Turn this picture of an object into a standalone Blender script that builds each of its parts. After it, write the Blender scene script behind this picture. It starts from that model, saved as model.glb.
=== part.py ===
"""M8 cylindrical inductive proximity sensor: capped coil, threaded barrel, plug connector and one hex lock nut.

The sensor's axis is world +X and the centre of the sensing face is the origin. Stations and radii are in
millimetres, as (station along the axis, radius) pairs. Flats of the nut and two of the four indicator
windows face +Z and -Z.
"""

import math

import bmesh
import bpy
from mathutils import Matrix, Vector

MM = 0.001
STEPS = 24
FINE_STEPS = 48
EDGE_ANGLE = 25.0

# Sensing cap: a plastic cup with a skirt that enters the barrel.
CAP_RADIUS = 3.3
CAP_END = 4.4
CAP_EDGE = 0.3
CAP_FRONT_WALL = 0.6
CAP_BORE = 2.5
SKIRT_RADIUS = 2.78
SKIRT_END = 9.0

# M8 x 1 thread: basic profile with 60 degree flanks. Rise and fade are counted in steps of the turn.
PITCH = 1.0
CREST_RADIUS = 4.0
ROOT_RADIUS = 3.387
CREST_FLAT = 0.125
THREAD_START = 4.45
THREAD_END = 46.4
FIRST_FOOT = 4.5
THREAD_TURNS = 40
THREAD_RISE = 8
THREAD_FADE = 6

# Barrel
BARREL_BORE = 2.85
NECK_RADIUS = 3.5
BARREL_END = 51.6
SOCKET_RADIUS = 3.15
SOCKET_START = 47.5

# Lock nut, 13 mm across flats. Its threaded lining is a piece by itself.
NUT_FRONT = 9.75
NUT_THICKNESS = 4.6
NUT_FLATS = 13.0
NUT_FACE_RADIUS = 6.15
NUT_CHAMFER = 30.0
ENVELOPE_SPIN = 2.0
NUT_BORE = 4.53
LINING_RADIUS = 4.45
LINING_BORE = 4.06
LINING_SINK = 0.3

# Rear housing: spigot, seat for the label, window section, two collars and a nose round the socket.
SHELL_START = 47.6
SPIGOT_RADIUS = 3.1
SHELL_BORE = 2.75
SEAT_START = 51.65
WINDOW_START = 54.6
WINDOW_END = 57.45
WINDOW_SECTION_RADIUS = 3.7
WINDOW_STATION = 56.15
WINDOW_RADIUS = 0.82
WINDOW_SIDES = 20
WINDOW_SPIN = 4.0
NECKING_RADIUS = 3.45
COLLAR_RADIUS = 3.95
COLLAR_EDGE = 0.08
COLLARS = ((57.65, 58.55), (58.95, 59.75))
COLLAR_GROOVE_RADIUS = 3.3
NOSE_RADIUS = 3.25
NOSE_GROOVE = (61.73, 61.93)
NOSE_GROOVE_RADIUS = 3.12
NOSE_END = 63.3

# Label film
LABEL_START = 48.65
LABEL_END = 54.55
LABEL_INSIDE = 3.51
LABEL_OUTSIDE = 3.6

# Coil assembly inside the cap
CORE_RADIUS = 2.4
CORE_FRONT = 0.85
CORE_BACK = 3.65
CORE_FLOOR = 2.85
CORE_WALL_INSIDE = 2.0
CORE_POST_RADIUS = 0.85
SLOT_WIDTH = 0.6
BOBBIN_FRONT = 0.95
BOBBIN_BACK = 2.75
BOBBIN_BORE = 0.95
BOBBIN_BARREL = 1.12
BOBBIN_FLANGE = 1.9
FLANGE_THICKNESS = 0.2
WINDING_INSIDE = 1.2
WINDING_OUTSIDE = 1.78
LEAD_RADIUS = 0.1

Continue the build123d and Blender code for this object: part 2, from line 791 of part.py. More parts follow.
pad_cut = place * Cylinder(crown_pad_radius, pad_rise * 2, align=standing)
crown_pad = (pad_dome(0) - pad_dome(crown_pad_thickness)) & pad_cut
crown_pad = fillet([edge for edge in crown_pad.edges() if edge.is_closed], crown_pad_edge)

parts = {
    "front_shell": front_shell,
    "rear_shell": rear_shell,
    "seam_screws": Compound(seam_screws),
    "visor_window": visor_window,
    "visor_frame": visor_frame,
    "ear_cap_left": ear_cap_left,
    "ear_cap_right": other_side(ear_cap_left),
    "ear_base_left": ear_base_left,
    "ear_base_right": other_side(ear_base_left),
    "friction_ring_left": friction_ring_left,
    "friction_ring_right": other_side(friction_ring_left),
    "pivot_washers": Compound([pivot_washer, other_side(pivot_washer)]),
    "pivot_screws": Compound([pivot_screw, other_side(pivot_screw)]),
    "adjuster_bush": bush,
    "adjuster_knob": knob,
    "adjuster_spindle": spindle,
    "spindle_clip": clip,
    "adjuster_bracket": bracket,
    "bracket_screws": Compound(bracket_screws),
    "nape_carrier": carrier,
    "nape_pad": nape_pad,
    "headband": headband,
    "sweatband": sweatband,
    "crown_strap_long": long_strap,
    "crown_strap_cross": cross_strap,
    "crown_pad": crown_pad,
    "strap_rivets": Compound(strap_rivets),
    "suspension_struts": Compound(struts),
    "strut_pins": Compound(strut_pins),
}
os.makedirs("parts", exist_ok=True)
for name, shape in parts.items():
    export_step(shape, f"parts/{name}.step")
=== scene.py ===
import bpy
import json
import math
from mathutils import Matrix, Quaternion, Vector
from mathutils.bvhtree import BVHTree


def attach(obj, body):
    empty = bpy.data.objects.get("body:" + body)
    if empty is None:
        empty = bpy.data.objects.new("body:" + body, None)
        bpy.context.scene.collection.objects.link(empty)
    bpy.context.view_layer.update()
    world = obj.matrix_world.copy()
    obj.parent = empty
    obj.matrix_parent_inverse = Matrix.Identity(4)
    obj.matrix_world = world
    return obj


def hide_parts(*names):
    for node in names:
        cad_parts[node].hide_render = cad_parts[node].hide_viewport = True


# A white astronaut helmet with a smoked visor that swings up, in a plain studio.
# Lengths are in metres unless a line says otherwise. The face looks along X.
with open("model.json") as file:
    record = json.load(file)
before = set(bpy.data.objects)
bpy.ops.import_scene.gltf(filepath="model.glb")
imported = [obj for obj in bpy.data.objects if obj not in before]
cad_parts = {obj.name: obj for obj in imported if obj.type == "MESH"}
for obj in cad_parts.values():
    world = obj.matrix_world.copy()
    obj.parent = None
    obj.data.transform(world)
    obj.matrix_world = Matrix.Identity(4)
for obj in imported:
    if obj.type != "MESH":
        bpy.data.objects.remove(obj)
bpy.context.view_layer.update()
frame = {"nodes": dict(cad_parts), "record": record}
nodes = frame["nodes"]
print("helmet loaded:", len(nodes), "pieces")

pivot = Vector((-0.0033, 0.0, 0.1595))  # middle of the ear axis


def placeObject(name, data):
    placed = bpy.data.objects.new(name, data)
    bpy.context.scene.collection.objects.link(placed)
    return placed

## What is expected
Will you return exactly the lines above from the one with "crown_pad = fillet([edge" down to the one with "before = set(bpy.data.objects)", counting both as part of the range?

## Solution for this problem
crown_pad = fillet([edge for edge in crown_pad.edges() if edge.is_closed], crown_pad_edge)

parts = {
    "front_shell": front_shell,
    "rear_shell": rear_shell,
    "seam_screws": Compound(seam_screws),
    "visor_window": visor_window,
    "visor_frame": visor_frame,
    "ear_cap_left": ear_cap_left,
    "ear_cap_right": other_side(ear_cap_left),
    "ear_base_left": ear_base_left,
    "ear_base_right": other_side(ear_base_left),
    "friction_ring_left": friction_ring_left,
    "friction_ring_right": other_side(friction_ring_left),
    "pivot_washers": Compound([pivot_washer, other_side(pivot_washer)]),
    "pivot_screws": Compound([pivot_screw, other_side(pivot_screw)]),
    "adjuster_bush": bush,
    "adjuster_knob": knob,
    "adjuster_spindle": spindle,
    "spindle_clip": clip,
    "adjuster_bracket": bracket,
    "bracket_screws": Compound(bracket_screws),
    "nape_carrier": carrier,
    "nape_pad": nape_pad,
    "headband": headband,
    "sweatband": sweatband,
    "crown_strap_long": long_strap,
    "crown_strap_cross": cross_strap,
    "crown_pad": crown_pad,
    "strap_rivets": Compound(strap_rivets),
    "suspension_struts": Compound(struts),
    "strut_pins": Compound(strut_pins),
}
os.makedirs("parts", exist_ok=True)
for name, shape in parts.items():
    export_step(shape, f"parts/{name}.step")
=== scene.py ===
import bpy
import json
import math
from mathutils import Matrix, Quaternion, Vector
from mathutils.bvhtree import BVHTree


def attach(obj, body):
    empty = bpy.data.objects.get("body:" + body)
    if empty is None:
        empty = bpy.data.objects.new("body:" + body, None)
        bpy.context.scene.collection.objects.link(empty)
    bpy.context.view_layer.update()
    world = obj.matrix_world.copy()
    obj.parent = empty
    obj.matrix_parent_inverse = Matrix.Identity(4)
    obj.matrix_world = world
    return obj


def hide_parts(*names):
    for node in names:
        cad_parts[node].hide_render = cad_parts[node].hide_viewport = True


# A white astronaut helmet with a smoked visor that swings up, in a plain studio.
# Lengths are in metres unless a line says otherwise. The face looks along X.
with open("model.json") as file:
    record = json.load(file)
before = set(bpy.data.objects)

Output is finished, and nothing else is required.